Being a geek I was more into Wargames in 1983.
There were some pretty good wargames on the speccy. I can't remember the titles or who made them and can't look them up from work, but one company did a phenomenal Arnhem battle and Tunisian campaign. They managed to keep me amused for months on end. Then if you liked a fantasy wargame there was always Lords of Midnight.
Superb stuff.
Arnhem (Operation Market Garden), Desert Rats (North Africa campaign), and Vulcan (Tunisian campaign) were are all cracking wargames programmed by Robert T.Smith, and published by CCS.
My other favourite war/strategy games on the Speccy were:
- Chaos, Rebelstar 1 & 2, and Laser Sqaud (written by the Gollop brothers, who later went on to create the Xcom series on the PC).
- Swords of Bane
- Shadowfire 1
- Alien
- The Bulge
- Stonkers (published in 1984 by Imagine, and arguably the first-ever RTS game!)
I played this for, literally, years. The O and P keys on the (rubbish) keyboard eventually died and we had to re-map them to U and I - until they, too, died and we worked our way back down the keyboard. It was probably a year before I was able to complete it (I was only 6 or 7!) and there was no save game. If you wanted to complete it you had to do it in one setting.

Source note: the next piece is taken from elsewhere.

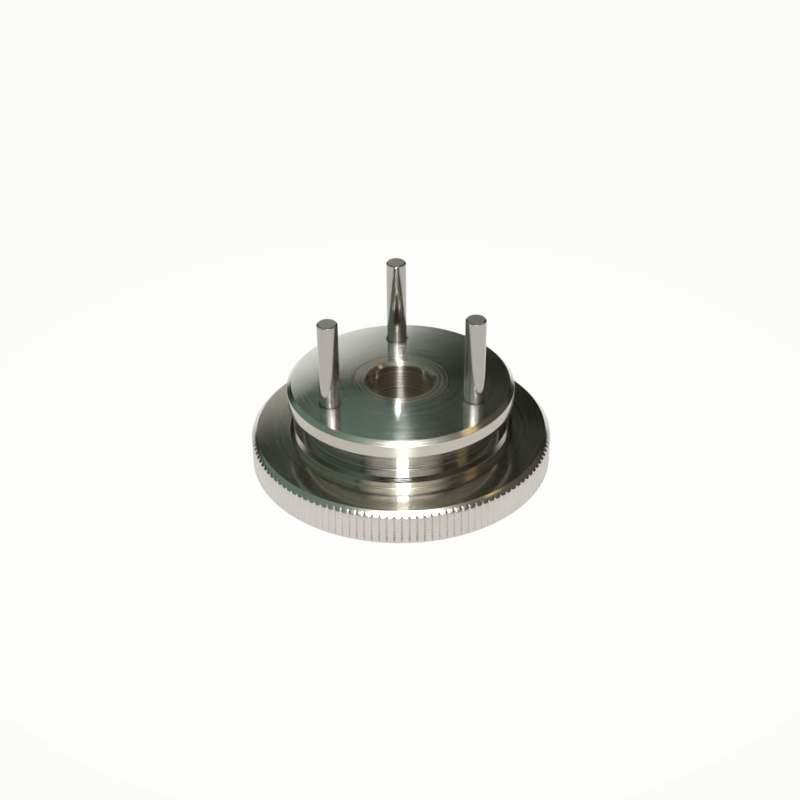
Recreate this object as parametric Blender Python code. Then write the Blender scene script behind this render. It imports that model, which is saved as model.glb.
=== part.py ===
"""Three-pin clutch flywheel of a small model engine, as four solids.

One turned aluminium body holds everything: a disc with a straight-knurled rim, and on it a grooved
hub whose flange carries three hardened steel pins. The pins are pressed into holes that run right
through the body. The crankshaft's split cone seats in the tapered bore from below, and the clutch
nut clamps down on the ring that is faced round the bore's mouth at the top.

The axis is +Z. The back face lies at z = 0 and the pins point up.
"""

from math import cos, radians, sin, tau

import bmesh
import bpy

MM = 0.001

# Disc and its straight-knurled rim
RIM_RADIUS = 17.0 * MM
DISC_HEIGHT = 4.05 * MM
RIM_TOP_CHAMFER = 0.6 * MM
RIM_BOTTOM_CHAMFER = 0.3 * MM
KNURL_TEETH = 130
KNURL_DEPTH = 0.25 * MM
KNURL_CREST_SHARE = 0.30  # of one tooth's pitch, flat at the top of the tooth
KNURL_ROOT_SHARE = 0.24  # of one tooth's pitch, flat at the bottom of the groove

# Hub: a low collar, a groove down to the neck, and the flange that carries the pins
COLLAR_RADIUS = 12.5 * MM
COLLAR_TOP = 5.4 * MM
COLLAR_EDGE = 0.15 * MM
NECK_RADIUS = 11.0 * MM
FLANGE_RADIUS = 12.75 * MM
FLANGE_BOTTOM = 8.15 * MM
FLANGE_TOP = 10.1 * MM
FLANGE_LOWER_EDGE = 0.1 * MM
FLANGE_TOP_CHAMFER = 0.5 * MM

# Bore, the faced ring round its mouth, and the seat of the split cone at the back
BORE_RADIUS = 3.65 * MM
BORE_CHAMFER = 0.35 * MM
NUT_RING_RADIUS = 5.3 * MM
NUT_RING_DEPTH = 0.08 * MM
CONE_SEAT_RADIUS = 5.0 * MM
CONE_SEAT_DEPTH = 4.5 * MM

# Shallow relief of the back face, so that the disc sits on its rim and on a ring round the seat
RELIEF_INNER_RADIUS = 6.6 * MM
RELIEF_OUTER_RADIUS = 14.6 * MM
RELIEF_DEPTH = 0.4 * MM

# Pins, as azimuths about the axis
PIN_AZIMUTHS = {"back": 92.3, "left": 212.3, "right": 332.3}
PIN_CIRCLE_RADIUS = 9.1 * MM
PIN_RADIUS = 1.125 * MM
PIN_HEIGHT = 10.0 * MM  # above the flange
PIN_END_CHAMFER = 0.15 * MM
PIN_RECESS = 0.3 * MM  # of the lower end, inside the relief
PIN_CLEARANCE = 0.03 * MM
HOLE_COUNTERSINK = 0.15 * MM
CUTTER_OVERRUN = 0.3 * MM

# Vertices round a ring. Each count divides the next, so that neighbouring rings stitch together
HUB_SEGMENTS = KNURL_TEETH // 2
RIM_SEGMENTS = KNURL_TEETH
PIN_SEGMENTS = 32


def remove_everything():
    for obj in list(bpy.data.objects):
        bpy.data.objects.remove(obj, do_unlink=True)


def metal(name, colour, roughness):
    material = bpy.data.materials.new(name)
    material.use_nodes = True
    shader = material.node_tree.nodes["Principled BSDF"]
    shader.inputs["Base Color"].default_value = (*colour, 1.0)
    shader.inputs["Metallic"].default_value = 1.0
    shader.inputs["Roughness"].default_value = roughness
    return material


def round_ring(bm, radius, height, segments):
    """A circle of vertices about the Z axis."""
    return [
        bm.verts.new((radius * cos(tau * i / segments), radius * sin(tau * i / segments), height))
        for i in range(segments)
    ]


def knurl_ring(bm, height_at):
    """A ring that follows the knurl: for each tooth the two ends of its crest, then of its groove.

    height_at(radius) places each vertex on the chamfer that cuts the teeth off."""
    half_crest = KNURL_CREST_SHARE / 2
    half_root = KNURL_ROOT_SHARE / 2
    root_radius = RIM_RADIUS - KNURL_DEPTH
    corners = (
        (half_crest, RIM_RADIUS),
        (0.5 - half_root, root_radius),
        (0.5 + half_root, root_radius),
        (1.0 - half_crest, RIM_RADIUS),
    )
    ring = []
    for tooth in range(KNURL_TEETH):
        for share, radius in corners:
            angle = tau * (tooth + share) / KNURL_TEETH
            ring.append(bm.verts.new((radius * cos(angle), radius * sin(angle), height_at(radius))))
    return ring


def stitch(bm, first, second):
    """Faces between two rings, whose vertex counts are equal or one a multiple of the other."""
    coarse, fine = sorted((first, second), key=len)
    ratio = len(fine) // len(coarse)
    for i, corner in enumerate(coarse):
        following = coarse[(i + 1) % len(coarse)]
        run = [fine[(i * ratio + step) % len(fine)] for step in range(ratio + 1)]
        bm.faces.new([following, corner, *run])


def finish_mesh(bm, name, material):
    """Turns the closed bmesh into a named object, smooth except at its turned edges."""
    bmesh.ops.recalc_face_normals(bm, faces=bm.faces)
    mesh = bpy.data.meshes.new(name)
    bm.to_mesh(mesh)
    bm.free()
    mesh.materials.append(material)
    mesh.shade_smooth()
    mesh.set_sharp_from_angle(angle=radians(20))
    obj = bpy.data.objects.new(name, mesh)
    bpy.context.scene.collection.objects.link(obj)
    return obj


def turned_solid(name, profile, segments, material):
    """A solid of revolution from (radius, height) steps, closed by a flat cap at each end."""
    bm = bmesh.new()
    rings = [round_ring(bm, radius, height, segments) for radius, height in profile]
    for first, second in zip(rings, rings[1:]):
        stitch(bm, first, second)
    bm.faces.new(rings[0])
    bm.faces.new(rings[-1])
    return finish_mesh(bm, name, material)


def back_face_rings(bm):
    steps = (
        (CONE_SEAT_RADIUS, 0.0),
        (RELIEF_INNER_RADIUS, 0.0),
        (RELIEF_INNER_RADIUS + RELIEF_DEPTH, RELIEF_DEPTH),
        (RELIEF_OUTER_RADIUS - RELIEF_DEPTH, RELIEF_DEPTH),
        (RELIEF_OUTER_RADIUS, 0.0),
    )
    return [round_ring(bm, radius, height, HUB_SEGMENTS) for radius, height in steps]


def rim_rings(bm):
    """The knurled wall, between the two chamfers that cut its teeth off."""

    def bottom_chamfer(radius):
        return RIM_BOTTOM_CHAMFER - (RIM_RADIUS - radius)

    def top_chamfer(radius):
        return DISC_HEIGHT - RIM_TOP_CHAMFER + (RIM_RADIUS - radius)

    return [
        round_ring(bm, RIM_RADIUS - RIM_BOTTOM_CHAMFER, 0.0, RIM_SEGMENTS),
        knurl_ring(bm, bottom_chamfer),
        knurl_ring(bm, top_chamfer),
        round_ring(bm, RIM_RADIUS - RIM_TOP_CHAMFER, DISC_HEIGHT, RIM_SEGMENTS),
    ]


def hub_rings(bm):
    steps = (
        (COLLAR_RADIUS, DISC_HEIGHT),
        (COLLAR_RADIUS, COLLAR_TOP - COLLAR_EDGE),
        (COLLAR_RADIUS - COLLAR_EDGE, COLLAR_TOP),
        (NECK_RADIUS, COLLAR_TOP),
        (NECK_RADIUS, FLANGE_BOTTOM),
        (FLANGE_RADIUS - FLANGE_LOWER_EDGE, FLANGE_BOTTOM),
        (FLANGE_RADIUS, FLANGE_BOTTOM + FLANGE_LOWER_EDGE),
        (FLANGE_RADIUS, FLANGE_TOP - FLANGE_TOP_CHAMFER),
        (FLANGE_RADIUS - FLANGE_TOP_CHAMFER, FLANGE_TOP),
    )
    return [round_ring(bm, radius, height, HUB_SEGMENTS) for radius, height in steps]


def bore_rings(bm):
    nut_face = FLANGE_TOP - NUT_RING_DEPTH
    steps = (
        (NUT_RING_RADIUS, FLANGE_TOP),
        (NUT_RING_RADIUS, nut_face),
        (BORE_RADIUS + BORE_CHAMFER, nut_face),
        (BORE_RADIUS, nut_face - BORE_CHAMFER),
        (BORE_RADIUS, CONE_SEAT_DEPTH),
    )
    return [round_ring(bm, radius, height, HUB_SEGMENTS) for radius, height in steps]


def flywheel_body(material):
    """The turned body. Its rings run out under the disc, up the rim and the hub, and down the bore."""
    bm = bmesh.new()
    rings = back_face_rings(bm) + rim_rings(bm) + hub_rings(bm) + bore_rings(bm)
    for first, second in zip(rings, rings[1:] + rings[:1]):
        stitch(bm, first, second)
    return finish_mesh(bm, "flywheel_body", material)


def pin_place(azimuth):
    angle = radians(azimuth)
    return (PIN_CIRCLE_RADIUS * cos(angle), PIN_CIRCLE_RADIUS * sin(angle), 0.0)


def pin_hole(body, side, azimuth, material):
    """Drills one through hole, countersunk at the flange."""
    radius = PIN_RADIUS + PIN_CLEARANCE
    profile = (
        (radius, -CUTTER_OVERRUN),
        (radius, FLANGE_TOP - HOLE_COUNTERSINK),
        (radius + HOLE_COUNTERSINK + CUTTER_OVERRUN, FLANGE_TOP + CUTTER_OVERRUN),
    )
    cutter = turned_solid("cutter_pin_hole_" + side, profile, PIN_SEGMENTS, material)
    cutter.location = pin_place(azimuth)
    cutter.hide_render = True
    cutter.display_type = "WIRE"
    drill = body.modifiers.new("pin hole " + side, "BOOLEAN")
    drill.operation = "DIFFERENCE"
    drill.solver = "EXACT"
    drill.object = cutter


def clutch_pin(side, azimuth, material):
    """One pin, chamfered at both ends. Its shank fills the hole and its upper part stands free."""
    low = RELIEF_DEPTH + PIN_RECESS
    high = FLANGE_TOP + PIN_HEIGHT
    profile = (
        (PIN_RADIUS - PIN_END_CHAMFER, low),
        (PIN_RADIUS, low + PIN_END_CHAMFER),
        (PIN_RADIUS, high - PIN_END_CHAMFER),
        (PIN_RADIUS - PIN_END_CHAMFER, high),
    )
    pin = turned_solid("clutch_pin_" + side, profile, PIN_SEGMENTS, material)
    pin.location = pin_place(azimuth)


def build():
    remove_everything()
    aluminium = metal("turned aluminium", (0.80, 0.80, 0.78), 0.22)
    steel = metal("hardened steel", (0.62, 0.60, 0.57), 0.28)
    body = flywheel_body(aluminium)
    for side, azimuth in PIN_AZIMUTHS.items():
        pin_hole(body, side, azimuth, aluminium)
        clutch_pin(side, azimuth, steel)


build()
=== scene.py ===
"""Looks of the three-pin clutch flywheel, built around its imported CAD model.

Every CAD node is replaced by a fine mesh of the same size: the turned body with its rounded edges,
its knurl and its drilled holes, and the three ground pins. The rest of the script makes their
metals, the white table, the dark room that the metal mirrors, the lights and the camera.
"""

import random
from math import cos, pi, radians, sin, tau

import bmesh
import bpy
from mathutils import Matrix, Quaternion, Vector


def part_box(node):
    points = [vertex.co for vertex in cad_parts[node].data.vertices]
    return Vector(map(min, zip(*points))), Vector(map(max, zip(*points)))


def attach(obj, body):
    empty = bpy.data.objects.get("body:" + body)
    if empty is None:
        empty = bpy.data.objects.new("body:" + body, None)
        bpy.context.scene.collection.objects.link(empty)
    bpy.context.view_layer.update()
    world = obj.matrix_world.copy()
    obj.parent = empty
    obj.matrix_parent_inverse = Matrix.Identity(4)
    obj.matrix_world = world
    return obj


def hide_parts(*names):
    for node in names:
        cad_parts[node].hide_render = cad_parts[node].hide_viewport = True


MM = 0.001

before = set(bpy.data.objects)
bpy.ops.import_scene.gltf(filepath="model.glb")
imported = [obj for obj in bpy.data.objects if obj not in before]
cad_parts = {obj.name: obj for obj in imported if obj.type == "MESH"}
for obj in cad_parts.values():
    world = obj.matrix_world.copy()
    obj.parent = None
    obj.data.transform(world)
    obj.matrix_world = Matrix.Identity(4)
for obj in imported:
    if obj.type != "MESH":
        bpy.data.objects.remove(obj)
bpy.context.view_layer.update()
body_low, body_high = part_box("flywheel_body")

# Disc and knurl. The outer sizes come from the frame
RIM_RADIUS = body_high.x
FLANGE_TOP = body_high.z
DISC_HEIGHT = 4.05 * MM
RIM_TOP_CHAMFER = 0.6 * MM
RIM_BOTTOM_CHAMFER = 0.3 * MM
KNURL_TEETH = 130
KNURL_DEPTH = 0.20 * MM
KNURL_DEPTH_SPREAD = 0.08  # share by which single grooves are shallower
KNURL_SEED = 130
KNURL_GROOVE_SHARE = 0.46  # of one tooth's pitch
KNURL_EDGE = 0.03 * MM  # half the height of the bevel between the teeth and the chamfers
TOOTH_STEPS = 12  # vertices along one tooth's pitch

# Hub
COLLAR_RADIUS = 12.5 * MM
COLLAR_TOP = 5.4 * MM
COLLAR_TAPER = 0.30 * MM  # by which the collar's radius is less at its top
COLLAR_TAPER_HEIGHT = 0.60 * MM
NECK_RADIUS = 11.0 * MM
FLANGE_RADIUS = 12.75 * MM
FLANGE_BOTTOM = 8.15 * MM
FLANGE_LOWER_EDGE = 0.10 * MM
FLANGE_TOP_CHAMFER = 0.5 * MM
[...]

We had Jet Set Willy, the follow-up, but it never caputred the joy of those original 20 caverns. My opinions are obviously coloured by nostalgia but I would still rate it as one of the greatest games with Half-Life and Geof Crammond's F1.
Love it love love it!!!!!
I'll never forget the first time I played this at a friends house sometime in the early 80's...a year or two later I had my own spectrum + and this was one of my first games. Still love it now though its not so easy to play on the ipad or iphone!!!
I haven't seen some of those those levels in the screenshot's above for 25 years...wow I'm old.
kids today with their Xboxes and Playstations don't know they've been born!!